If what you see of other is biased, that biases your answer to that question,
and thus biases your introspection towards "I should be doing better".

------
elorant
When this thing runs its circle a lot of people are going to feel miserable
and depressed.

------
overcast
We've discussed a similar topic quite a few times on HN. All of these "social"
sites, are giving only the best slices of everyones life, constantly. To the
point that is makes you feel as an individual, that your life is almost
meaningless, and deprived. Everyone else looks like they are having the most
amazing time, constantly. While you're sitting there at work, refreshing the
feed on your phone. I removed myself from Facebooks/Reddits/Twitters years
ago. They are plague to this generation.

------
losteverything
Not tyranny, really.

Travel is one of a handful of subjects/topics you can start with the range
from total stranger to yourself.

People love to talk travel and it often allows them to be brought out.

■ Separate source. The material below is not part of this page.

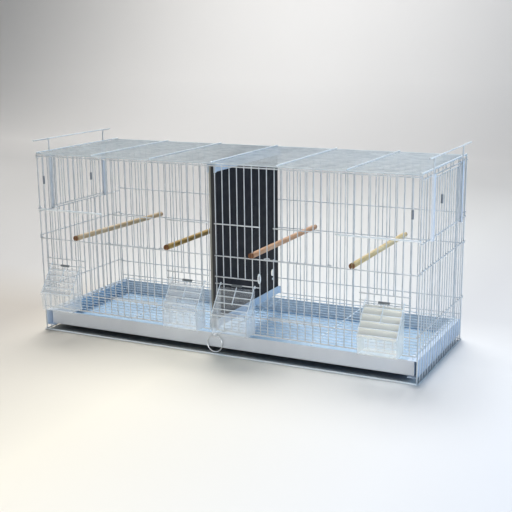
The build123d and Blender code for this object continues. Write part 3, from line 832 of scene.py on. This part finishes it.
def nest_door_leg(shape, corners):
    """One leg, bent over to the handle at the top; returns its upright run for the welds."""
    low, high = Vector(corners.min(0)), Vector(corners.max(0))
    x = (low.x + high.x) / 2
    foot = corners[corners[:, 2] < low.z + POST]
    y = (foot[:, 1].min() + foot[:, 1].max()) / 2
    forward = -1 if y - low.y > high.y - y else 1
    end_y = low.y if forward < 0 else high.y
    top = high.z - POST / 2
    centre = Vector((x, y + forward * HANDLE_BEND, top - HANDLE_BEND))
    across, up = Vector((0, -forward, 0)), Vector((0, 0, 1))
    path = wavy((x, y, low.z), (x, y, top - HANDLE_BEND))[:-1]
    path += arc(centre, HANDLE_BEND, 0, pi / 2, across, up, LEG_BEND_STEPS)
    path.append(Vector((x, end_y, top)))
    tube(shape, path, LEG_RADIUS, sides=LEG_SIDES)
    return (Vector((x, y, low.z)), Vector((x, y, top))), POST / 2


def nest_door(side):
    """One nest door: its straight wires from the solid, its handle and its two legs."""
    node = f"nest_door_{side}"
    roof_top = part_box("roof_panel")[1].z
    shape, handle = Shape(), Shape()
    found = straight_wires(node)
    for (start, end), radius in found:
        tube(handle if start.z > roof_top else shape, wavy(start, end), radius)
    for corners in loose_parts(node):
        if len(corners) not in PRISM_CORNERS:
            found.append(nest_door_leg(shape, corners))
    shape.piece(f"{node}_wires", WHITE_WIRE, BODY_OF[node], (node,))
    handle.piece(f"{node}_handle", ROOF_BAR, BODY_OF[node], (node,))
    welds(f"{node}_welds", found, BODY_OF[node], WHITE_WIRE)


def feeder_guard(number):
    """One guard: cross wires from the solid, and side wires that hook over the hinge wire."""
    node = f"feeder_guard_{number}"
    hinge = Vector(JOINTS[f"{node}_swing"]["pos_m"])
    low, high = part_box(node)
    down = Vector((0, -cos(GUARD_SLOPE), -sin(GUARD_SLOPE)))
    out = Vector((0, -sin(GUARD_SLOPE), cos(GUARD_SLOPE)))
    shape = Shape()
    found = straight_wires(node)
    for (start, end), radius in found:
        tube(shape, wavy(start, end), radius)
    for x in (low.x + SIDE_WIRE_INSET, high.x - SIDE_WIRE_INSET):
        centre = Vector((x, hinge.y, hinge.z))
        foot = centre + down * (GUARD_LENGTH + CURL) + out * HOOK_RADIUS
        crown = centre + out * HOOK_RADIUS
        hook = arc(centre, HOOK_RADIUS, pi / 2, GUARD_HOOK_TURN, down, out)
        tube(shape, wavy(foot, crown)[:-1] + hook, CURL / 2)
        found.append(((foot, crown), CURL / 2))
    shape.piece(f"{node}_wires", ROOF_BAR, BODY_OF[node], (node,))
    welds(f"{node}_welds", found, BODY_OF[node], ROOF_BAR)


def pull_ring():
    """A round wire ring with the bead where its ends are welded."""
    low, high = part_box("tray_ring")
    centre = (low + high) / 2
    radius = (high.x - low.x - RING_WIRE) / 2
    across, back, up = Vector((1, 0, 0)), Vector((0, 1, 0)), Vector((0, 0, 1))
    shape = Shape()
    path = arc(centre, radius, 0, 2 * pi, across, up, RING_STEPS)[:-1]
    tube(shape, path, RING_WIRE / 2, closed=True, sides=RING_SIDES)
    nugget(shape, centre - up * radius, across, back, RING_BEAD_SIZE * RING_WIRE)
    shape.piece("tray_ring_wire", PLATED_STEEL, "tray_ring", ("tray_ring",))


for side in ("left", "right"):
    front_door(side)
    nest_door(side)
for number in (1, 2, 3, 4):
    feeder_guard(number)
pull_ring()


# Sheet, plastic and wood: most of it the solids themselves with rounded edges

def softened(node, material, width, segments=2):
    """A copy of a node with its sharp edges rounded by width."""
    mesh = frame["nodes"][node].data.copy()
    mesh.name = f"{node}_finished"
    form = bmesh.new()
    form.from_mesh(mesh)
    bmesh.ops.remove_doubles(form, verts=form.verts, dist=SAME_POINT)
    bmesh.ops.dissolve_limit(form, angle_limit=FLAT_ANGLE, verts=form.verts, edges=form.edges)
    form.to_mesh(mesh)
    form.free()
    mesh.materials.clear()
    mesh.materials.append(material)
    made = bpy.data.objects.new(mesh.name, mesh)
    bpy.context.scene.collection.objects.link(made)
    rounding = made.modifiers.new("rounded_edges", "BEVEL")
    rounding.width = width
    rounding.segments = segments
    rounding.limit_method = "ANGLE"
    rounding.angle_limit = SHARP_ANGLE
    rounding.harden_normals = True
    mesh.shade_smooth()
    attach(made, BODY_OF[node])
    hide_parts(node)
    return made


def oval(centre_y, centre_z, width, length):
    """An upright slot's outline as Y and Z pairs, or a circle's where width equals length."""
    radius, rise = width / 2, (length - width) / 2
    top, bottom = [], []
    for angle in np.linspace(0, pi, OVAL_STEPS):
        across, up = radius * cos(angle), radius * sin(angle)
        top.append((centre_y + across, centre_z + rise + up))
        bottom.append((centre_y - across, centre_z - rise - up))
    return top + bottom if rise > 0 else top[:-1] + bottom[:-1]


def divider_outlines(low, high):
    """The edge, the finger slot and the small hole of the divider, as Y and Z pairs."""
    middle = high.y - SLOT_FROM_BACK
    edge = [(low.y, low.z), (high.y, low.z), (high.y, high.z), (low.y, high.z)]
    slot = oval(middle, SLOT_LEVEL, SLOT_WIDTH, SLOT_LENGTH)
    hole = oval(middle, HOLE_LEVEL, HOLE_WIDTH, HOLE_WIDTH)
    return edge, slot, hole


def divider_sheet():
    """The divider's flat sheet with both openings cut right through, their walls bright with a painted highlight.
    """
    low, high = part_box("divider_sheet")
    loops = divider_outlines(low, high)
    triangles = tessellate_polygon([[Vector((0, y, z)) for y, z in loop] for loop in loops])
    count = sum(len(loop) for loop in loops)
    shape = Shape()
    for x in (low.x, high.x):
        shape.points += [Vector((x, y, z)) for loop in loops for y, z in loop]
    for triangle in triangles:
        shape.faces.append(tuple(reversed(triangle)))
        shape.faces.append(tuple(corner + count for corner in triangle))
    bright_from = len(shape.faces) + len(loops[0])
    first = 0
    for loop in loops:
        for step in range(len(loop)):
            one, other = first + step, first + (step + 1) % len(loop)
            shape.faces.append((one, other, other + count, one + count))
        first += len(loop)
    body = BODY_OF["divider_sheet"]
    made = shape.piece("divider_sheet_cut", DARK_SHEET, body, ("divider_sheet",))
    made.data.shade_flat()
    # The openings' walls take the bright bar paint as a painted highlight
    made.data.materials.append(ROOF_BAR)
    for wall in made.data.polygons[bright_from:]:
        wall.material_index = 1


def rail_clip():
    """A loop of stout wire clipped on the upright beside the third feeder's rail."""
    middle_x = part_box("feeder_guard_3")[1].x + CLIP_FROM_GUARD
    middle_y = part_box("front_panel")[0].y + CLIP_WIRE / 2
    path = []
    for step in range(CLIP_STEPS):
        angle = 2 * pi * step / CLIP_STEPS
        across = (CLIP_WIDTH - CLIP_WIRE) / 2 * cos(angle)
        up = (CLIP_LENGTH - CLIP_WIRE) / 2 * sin(angle)
        path.append(Vector((middle_x + across, middle_y, CLIP_LEVEL + up)))
    shape = Shape()
    tube(shape, path, CLIP_WIRE / 2, closed=True)
    shape.piece("feeder_rail_clip", ROOF_BAR, "cage")


softened("tray", TRAY_SHEET, TRAY_EDGE)
for side in ("left", "right"):
    softened(f"tray_runner_{side}", RUNNER_SHEET, RUNNER_EDGE)
    softened(f"nest_door_channels_{side}", CHANNEL_SHEET, SHEET_EDGE)
    softened(f"nest_door_catch_{side}", DARK_PLASTIC, CLIP_EDGE)
divider_sheet()
softened("divider_trim", EDGE_TRIM, TRIM_EDGE)
softened("divider_floor_guide", PALE_BLUE_SHEET, SHEET_EDGE)
softened("divider_roof_guide", PALE_BLUE_SHEET, SHEET_EDGE)
softened("front_clips", DARK_PLASTIC, CLIP_EDGE)
softened("ring_strap", PLATED_STEEL, SHEET_EDGE)
for number, (hood_reflection, tones) in CUP_LOOKS.items():
    softened(f"feeder_guard_tab_{number}", TAB_PLASTIC, CLIP_EDGE)
    cup_plastic = clear_plastic(f"clear_cup_plastic_{number}", hood_reflection, *tones)
    cup = softened(f"feeder_cup_{number}", cup_plastic, CUP_EDGE, CUP_EDGE_STEPS)
    # The see-through walls would draw dark blots on the floor
    cup.visible_shadow = False
for number, tones in PERCH_TONES.items():
    low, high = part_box(f"perch_{number}")
    middle_y, half_length = (low.y + high.y) / 2, (high.y - low.y) / 2
    grain = wood(f"perch_wood_{number}", *tones, END_TONE, middle_y, half_length)
    softened(f"perch_{number}", grain, PERCH_EDGE)
rail_clip()


# Stage, lights and camera

def sweep_profile():
    """The backdrop's outline as Y and Z pairs: a floor that curves up into a wall."""
    profile = [(SWEEP_FRONT, 0.0), (SWEEP_TURN, 0.0)]
    for angle in np.linspace(0, pi / 2, SWEEP_STEPS)[1:]:
        back, up = SWEEP_BEND * sin(angle), SWEEP_BEND - SWEEP_BEND * cos(angle)
        profile.append((SWEEP_TURN + back, up))
    profile.append((SWEEP_TURN + SWEEP_BEND, SWEEP_HEIGHT))
    return profile


def studio_paper():
    """Matt paper toned from left to right, with other tones in front than far behind, painted light and shade."""
    made, tree, shader = blank("studio_paper")
    x, y = coordinate(tree, "Object", "X"), coordinate(tree, "Object", "Y")
    floor_tone = ramp(tree, remapped(tree, x, *FLOOR_SPAN), FLOOR_TONES)
    across_wall = remapped(tree, x, *WALL_SPAN)
    back_tone = ramp(tree, across_wall, BACK_TONES)
    near_tone = ramp(tree, across_wall, NEAR_WALL_TONES)
    far_tone = ramp(tree, across_wall, FAR_WALL_TONES)
    wall_tone = blended(tree, remapped(tree, y, *FAR_WALL_SPAN), near_tone, far_tone)
    ground_tone = blended(tree, remapped(tree, y, *BACK_SPAN), floor_tone, back_tone)
    tone = blended(tree, remapped(tree, y, *AWAY_SPAN), ground_tone, wall_tone)
    tree.links.new(tone, shader.inputs["Base Color"])
    shader.inputs["Roughness"].default_value = 0.9
    return made


def sweep_backdrop():
    """A floor that curves up into a wall far behind."""
    profile = sweep_profile()
    mesh = bpy.data.meshes.new("studio_sweep")
    points = [(x, y, z) for y, z in profile for x in (-SWEEP_HALF_WIDTH, SWEEP_HALF_WIDTH)]
    faces = [(2 * k, 2 * k + 1, 2 * k + 3, 2 * k + 2) for k in range(len(profile) - 1)]
    mesh.from_pydata(points, [], faces)
    mesh.shade_smooth()
    made = bpy.data.objects.new("studio_sweep", mesh)
    bpy.context.scene.collection.objects.link(made)
    mesh.materials.append(studio_paper())


def lamp(name, place, aim, power, colour, size=0.0, spread_angle=0.0):
    """A square soft light aimed at a point, or a distant one when it has no size."""
    data = bpy.data.lights.new(name, "AREA" if size else "SUN")
    if size:
        data.size = size
    else:
        data.angle = spread_angle
    data.energy = power
    data.color = colour
    made = bpy.data.objects.new(name, data)
    made.location = place
    made.rotation_euler = (Vector(aim) - Vector(place)).to_track_quat("-Z", "Y").to_euler()
    bpy.context.scene.collection.objects.link(made)


def light_world():
    """A dim even surround that only the camera, shiny surfaces and glass see as pale paper."""
    world = bpy.data.worlds.new("studio")
    bpy.context.scene.world = world
    world.use_nodes = True
    tree = world.node_tree
    rays = tree.nodes.new("ShaderNodeLightPath").outputs
    shiny = combined(tree, "MAXIMUM", rays["Is Camera Ray"], rays["Is Glossy Ray"])
    shown = combined(tree, "MAXIMUM", shiny, rays["Is Transmission Ray"])
    strength = remapped(tree, shown, 0.0, 1.0, SURROUND_LIGHT, SURROUND_SEEN)
    tint = blended(tree, shown, SURROUND_LIGHT_TINT, SURROUND_SEEN_TINT)
    background = tree.nodes["Background"]
    tree.links.new(tint, background.inputs["Color"])
    tree.links.new(strength, background.inputs["Strength"])


def place_camera():
    """The photograph's viewpoint: turned left of the cage's depth, dipped and rolled."""
    data = bpy.data.cameras.new("camera")
    data.sensor_width = SENSOR_WIDTH
    data.lens = FOCAL_PIXELS / PHOTO_PIXELS * SENSOR_WIDTH
    ahead = Vector((
        -sin(CAMERA_TURN) * cos(CAMERA_DIP),
        cos(CAMERA_TURN) * cos(CAMERA_DIP),
        -sin(CAMERA_DIP),
    ))
    right = ahead.cross(Vector((0, 0, 1))).normalized()
    down = ahead.cross(right)
    rolled_right = right * cos(CAMERA_ROLL) - down * sin(CAMERA_ROLL)
    rolled_down = right * sin(CAMERA_ROLL) + down * cos(CAMERA_ROLL)
    turn = Matrix((rolled_right, -rolled_down, -ahead)).transposed()
    made = bpy.data.objects.new("camera", data)
    made.matrix_world = Matrix.Translation(CAMERA_PLACE) @ turn.to_4x4()
    bpy.context.scene.collection.objects.link(made)
    bpy.context.scene.camera = made


sweep_backdrop()
light_world()
lamp(
    "key_light",
    place=(-0.5, 0.9, 2.2),
    aim=(0.0, 0.0, 0.0),
    power=3.35,
    colour=(1.0, 0.985, 0.96),
    spread_angle=radians(30),
)
lamp(
    "front_lamp",
    place=(0.9, -3.3, 0.16),
    aim=(0.0, 0.0, 0.15),
    power=31,
    colour=(1.0, 0.985, 0.965),
    size=0.32,
)
lamp(
    "right_lamp",
    place=(2.6, -0.3, 1.1),
    aim=(0.3, 0.0, 0.2),
    power=22,
    colour=(0.42, 0.69, 1.0),
    size=1.2,
)
lamp(
    "wall_lamp",
    place=(-1.8, 3.9, 3.0),
    aim=(-2.0, 4.7, 0.3),
    power=100,
    colour=(1.0, 0.99, 0.98),
    size=2.5,
)
place_camera()
bpy.context.scene.view_settings.view_transform = "Standard"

In this
day and age of sides, travel has none

The others are weather and genealogy

------
dustin999
The fact that so many people are posting updates an hour after starting their
vacation really speaks volumes. It just goes to show, people are making
decisions about vacations, events, etc. based on how well it will post on
Facebook.

I think that's part of the reason ticket prices have gone through the roof for
sporting events. Before, you were only motivated to go to a game based on 1)
your desire to see the event live, and 2) your immediate circle of friends and
family who you could tell.

Now, all of your outer circle of friends, including the people you went to
school with, ex's, etc get to see how well you're living life, how successful
you are, etc.

It's really quite annoying and obnoxious.

Having taken a break from social media for about 3 months now, I'm realizing
just how evil it is.

------
tapatio
First world bullshit article. Move along.